The stock market exhibited extreme turbulence in the first session of the week, with volumes above average.
The S&P 500 (-0.2%), which had been trading in bear market territory (20% below its recent high) near its session lows, fluctuated more than 400 points between its intraday high and low. The index dropped 4.7% shortly after the opening bell and rallied 3.4% at its peak.
The Nasdaq Composite, which had fallen more than 800 points at its lowest, managed to close 0.1% higher thanks to a rebound in megacap stocks and chipmakers.
The initial bounce from session lows coincided with a mistaken report that NEC Director Kevin Hassett said US President Donald Trump was considering a 90-day pause on tariffs, excluding China.
The White House later called the report fake news and stated that the United States would impose an additional 50% tariff on Chinese imports starting Wednesday if China does not remove its 34% tariff on US goods.
In response, selling resumed, though major indices remained significantly above their worst levels of the session. One of the key factors holding equity indices above their session lows was a reversal in the Treasury market.
Recently, market yields had been falling amid a flight to safety, but on the day, the 10-year yield surged 17 basis points to 4.16%, while the 2-year yield climbed six basis points to 3.73%.
Year-to-date performance:
Dow Jones Industrial Average: -10.8%S&P 500: -13.9%S&P Midcap 400: -16.1%Russell 2000: -18.8%Nasdaq Composite: -19.2%
Today's macroeconomic data was limited to consumer credit, which fell by $0.8 billion in February (consensus: +$15.1 billion) after an upwardly revised increase of $8.9 billion in January (previously reported as $18.1 billion).
The key takeaway from the report is that February marked the third decline in consumer credit over the past four months.
Energy: Brent crude at $64.90.
Oil rebounded slightly after a sharp sell-off that mirrored declines across US and global equity markets, with prices approaching $65. This is roughly $10 lower than levels seen before Trump's tariff wars began.
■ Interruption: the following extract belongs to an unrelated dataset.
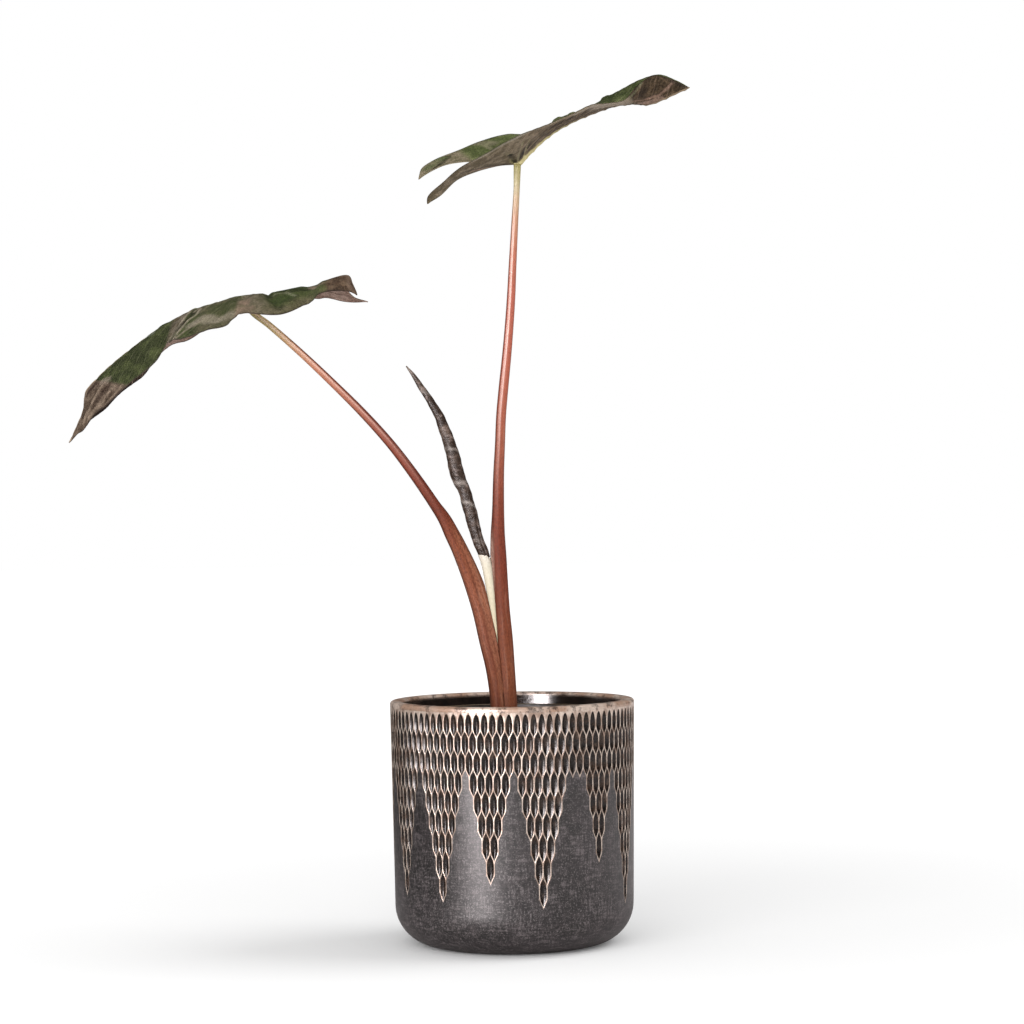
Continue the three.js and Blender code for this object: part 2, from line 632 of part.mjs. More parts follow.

Oil remains under pressure amid expectations of a broader slowdown in the global economy and weakening global demand for crude as a result of the trade conflict, primarily between the US and China.
Conclusion:
The picture of the trade war initiated by Trump on April 2 is gradually becoming clearer. The main "frontline" of this trade war is the United States versus China. The second key player, the EU, has either implemented only modest countermeasures or is attempting to negotiate. Japan is actively engaging in talks with Trump. Moreover, both the EU and Japan received noticeably lower tariffs from the US, while China has already been hit with 34% and 20% tariffs – a combined 54% – with an additional 50% hike threatened as of April 8, unless it cancels its own 34% retaliatory tariffs on US goods. China has already refused.
Both sides are showing no signs of backing down. At a potential 100% tariff level, a complete breakdown in US-China trade relations appears possible – an end to a deep commercial partnership that has been in place since the Nixon–Kissinger era in 1978. Cautious analysts are now even raising concerns over a sharp escalation of military tension from China around Taiwan as a logical consequence of the US-China trade war. If such a conflict materializes, there is a genuine risk of direct US-China military confrontation with global implications.
US market outlook: It is recommended to keep holding long positions from recent lows and dips. There is a chance of a new upward wave in the US market despite ongoing trade war concerns. Strong pullbacks may offer fresh buying opportunities.